Exercise task >> Output the full material exactly as it appears here.

Raw data >>
__________

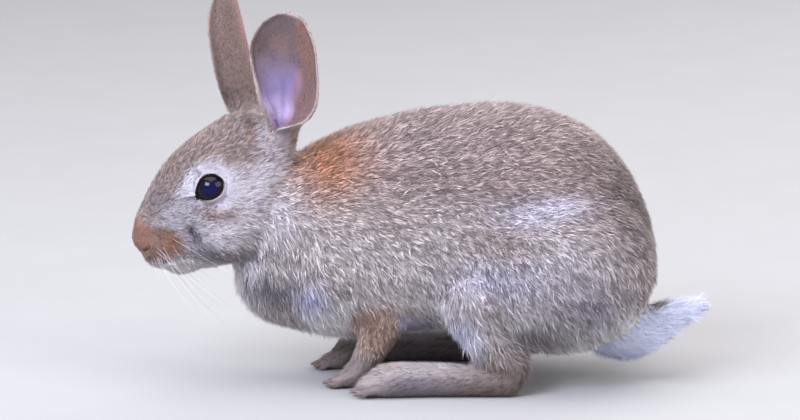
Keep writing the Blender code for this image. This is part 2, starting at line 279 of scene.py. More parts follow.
# ---------------------------------------------------------------- the head's own axes
EYE_MIDDLE = (centre_of("eye_left") + centre_of("eye_right")) / 2
LEFTWARDS = unit((centre_of("eye_left") - centre_of("eye_right")) * [1, 1, 0])
FORWARDS = np.cross(LEFTWARDS, [0, 0, 1])
EYE_RADIUS = float(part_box("eye_left")[1].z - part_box("eye_left")[0].z) / MM / 2
EYE_AHEAD, EYE_LIFT = 9, 7  # degrees that an eye looks ahead of sideways, and up
NOSE_TIP = np.array([0, 36.5, -22])  # in the head's own axes


def in_head(points):
    """Points as millimetres to the left of the head's middle, ahead of the eyes and above them."""
    away = points - EYE_MIDDLE
    return np.stack([away @ LEFTWARDS, away @ FORWARDS, away[..., 2]], -1)


def from_head(points):
    points = np.asarray(points, float)
    return EYE_MIDDLE + points[..., :1] * LEFTWARDS + points[..., 1:2] * FORWARDS + points[..., 2:] * [0, 0, 1]


def eye_axes(word):
    """The ways an eye looks, ahead across it, and up across it. It looks a little ahead and up."""
    turn, lift = math.radians(EYE_AHEAD), math.radians(EYE_LIFT)
    level = LEFTWARDS * SIDES[word] * math.cos(turn) + FORWARDS * math.sin(turn)
    look = level * math.cos(lift) + np.array([0, 0, math.sin(lift)])
    ahead = unit(FORWARDS - look * look.dot(FORWARDS))
    above = np.cross(look, ahead) * SIDES[word]
    return look, ahead, above * np.sign(above[2])


def round_eye(points, word):
    """How far points lie off the eye's axis and round it, in degrees, and how far from the eye's centre.
    Round it, 0 is ahead and 90 is above."""
    away = points - centre_of(f"eye_{word}")
    look, ahead, above = eye_axes(word)
    reach = np.linalg.norm(away, axis=-1)
    off = np.degrees(np.arccos(np.clip(away @ look / np.maximum(reach, 1e-6), -1, 1)))
    return off, np.degrees(np.arctan2(away @ above, away @ ahead)), reach


def lid_edge(around):
    """The half angle of the opening between the lids, which is drawn out into the tear corner below ahead."""
    radius = 6.85 + 0.45 * np.cos(np.radians(around)) + 0.65 * np.cos(np.radians(2 * around + 40))
    radius = radius + 1.1 * np.exp(-(((around + 36) / 14) ** 2)) - 1.2 * np.exp(-(((around - 14) / 30) ** 2))
    return np.degrees(np.arcsin(np.clip(radius / (EYE_RADIUS + 0.55), 0, 0.99)))


def off_line(points, rows):
    """Distance from points of the head to a smooth line, which runs on both sides of the head."""
    line = smooth_rows(rows, LINE_STEPS)
    folded = np.abs(points * [1, 0, 0]) + points * [0, 1, 1]
    nearest = np.full(len(points), 1e9)
    for place in line:
        nearest = np.minimum(nearest, ((folded - place) ** 2).sum(-1))
    return np.sqrt(nearest)


# lines on the left half of the head, in its own axes; the right half has the same
NOSTRIL = [(7.2, 32.2, -31.3), (8.4, 31.2, -30.8), (9.3, 30.2, -30.0)]
NOSE_WING = [(9.4, 29.6, -28.6), (9.2, 31.4, -26.0), (8.4, 33.2, -23.4)]
PHILTRUM = [(0, 36.5, -31), (0, 34.5, -33.5), (0, 31, -36.5), (0, 28, -38.5)]
MOUTH = [(0, 29.5, -36.6), (5, 27.5, -37.0), (9, 23, -36.4), (10, 18, -35.8), (9.4, 12, -35.2)]
CHEEK_STREAK = [(13.8, 8.5, -20.5), (14.7, 3, -25.5), (15.2, -2, -29.5)]
STREAK_TO_MUZZLE = [(17, 9, -4.5), (14, 13, -8), (12, 17, -12), (11.5, 20, -17)]
GROOVES = [  # the line, its width and its depth
    (NOSTRIL, 1.0, 1.8),
    (NOSE_WING, 0.9, 0.3),
    (PHILTRUM, 0.9, 1.1),
    (MOUTH, 1.1, 1.2),
]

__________

Full output >>
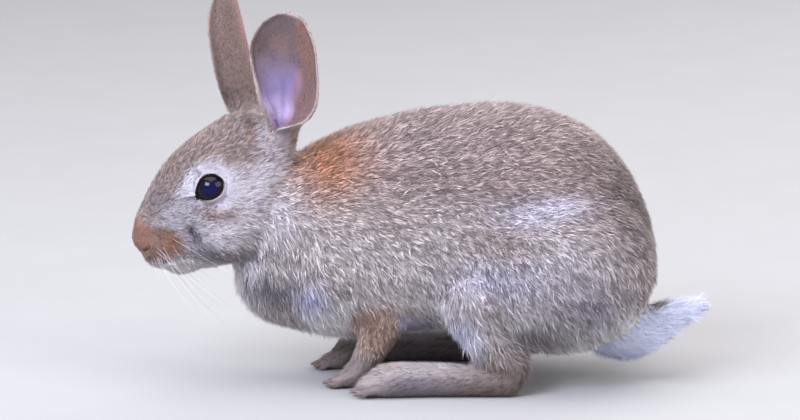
Keep writing the Blender code for this image. This is part 2, starting at line 279 of scene.py. More parts follow.
# ---------------------------------------------------------------- the head's own axes
EYE_MIDDLE = (centre_of("eye_left") + centre_of("eye_right")) / 2
LEFTWARDS = unit((centre_of("eye_left") - centre_of("eye_right")) * [1, 1, 0])
FORWARDS = np.cross(LEFTWARDS, [0, 0, 1])
EYE_RADIUS = float(part_box("eye_left")[1].z - part_box("eye_left")[0].z) / MM / 2
EYE_AHEAD, EYE_LIFT = 9, 7  # degrees that an eye looks ahead of sideways, and up
NOSE_TIP = np.array([0, 36.5, -22])  # in the head's own axes


def in_head(points):
    """Points as millimetres to the left of the head's middle, ahead of the eyes and above them."""
    away = points - EYE_MIDDLE
    return np.stack([away @ LEFTWARDS, away @ FORWARDS, away[..., 2]], -1)


def from_head(points):
    points = np.asarray(points, float)
    return EYE_MIDDLE + points[..., :1] * LEFTWARDS + points[..., 1:2] * FORWARDS + points[..., 2:] * [0, 0, 1]


def eye_axes(word):
    """The ways an eye looks, ahead across it, and up across it. It looks a little ahead and up."""
    turn, lift = math.radians(EYE_AHEAD), math.radians(EYE_LIFT)
    level = LEFTWARDS * SIDES[word] * math.cos(turn) + FORWARDS * math.sin(turn)
    look = level * math.cos(lift) + np.array([0, 0, math.sin(lift)])
    ahead = unit(FORWARDS - look * look.dot(FORWARDS))
    above = np.cross(look, ahead) * SIDES[word]
    return look, ahead, above * np.sign(above[2])


def round_eye(points, word):
    """How far points lie off the eye's axis and round it, in degrees, and how far from the eye's centre.
    Round it, 0 is ahead and 90 is above."""
    away = points - centre_of(f"eye_{word}")
    look, ahead, above = eye_axes(word)
    reach = np.linalg.norm(away, axis=-1)
    off = np.degrees(np.arccos(np.clip(away @ look / np.maximum(reach, 1e-6), -1, 1)))
    return off, np.degrees(np.arctan2(away @ above, away @ ahead)), reach


def lid_edge(around):
    """The half angle of the opening between the lids, which is drawn out into the tear corner below ahead."""
    radius = 6.85 + 0.45 * np.cos(np.radians(around)) + 0.65 * np.cos(np.radians(2 * around + 40))
    radius = radius + 1.1 * np.exp(-(((around + 36) / 14) ** 2)) - 1.2 * np.exp(-(((around - 14) / 30) ** 2))
    return np.degrees(np.arcsin(np.clip(radius / (EYE_RADIUS + 0.55), 0, 0.99)))


def off_line(points, rows):
    """Distance from points of the head to a smooth line, which runs on both sides of the head."""
    line = smooth_rows(rows, LINE_STEPS)
    folded = np.abs(points * [1, 0, 0]) + points * [0, 1, 1]
    nearest = np.full(len(points), 1e9)
    for place in line:
        nearest = np.minimum(nearest, ((folded - place) ** 2).sum(-1))
    return np.sqrt(nearest)


# lines on the left half of the head, in its own axes; the right half has the same
NOSTRIL = [(7.2, 32.2, -31.3), (8.4, 31.2, -30.8), (9.3, 30.2, -30.0)]
NOSE_WING = [(9.4, 29.6, -28.6), (9.2, 31.4, -26.0), (8.4, 33.2, -23.4)]
PHILTRUM = [(0, 36.5, -31), (0, 34.5, -33.5), (0, 31, -36.5), (0, 28, -38.5)]
MOUTH = [(0, 29.5, -36.6), (5, 27.5, -37.0), (9, 23, -36.4), (10, 18, -35.8), (9.4, 12, -35.2)]
CHEEK_STREAK = [(13.8, 8.5, -20.5), (14.7, 3, -25.5), (15.2, -2, -29.5)]
STREAK_TO_MUZZLE = [(17, 9, -4.5), (14, 13, -8), (12, 17, -12), (11.5, 20, -17)]
GROOVES = [  # the line, its width and its depth
    (NOSTRIL, 1.0, 1.8),
    (NOSE_WING, 0.9, 0.3),
    (PHILTRUM, 0.9, 1.1),
    (MOUTH, 1.1, 1.2),
]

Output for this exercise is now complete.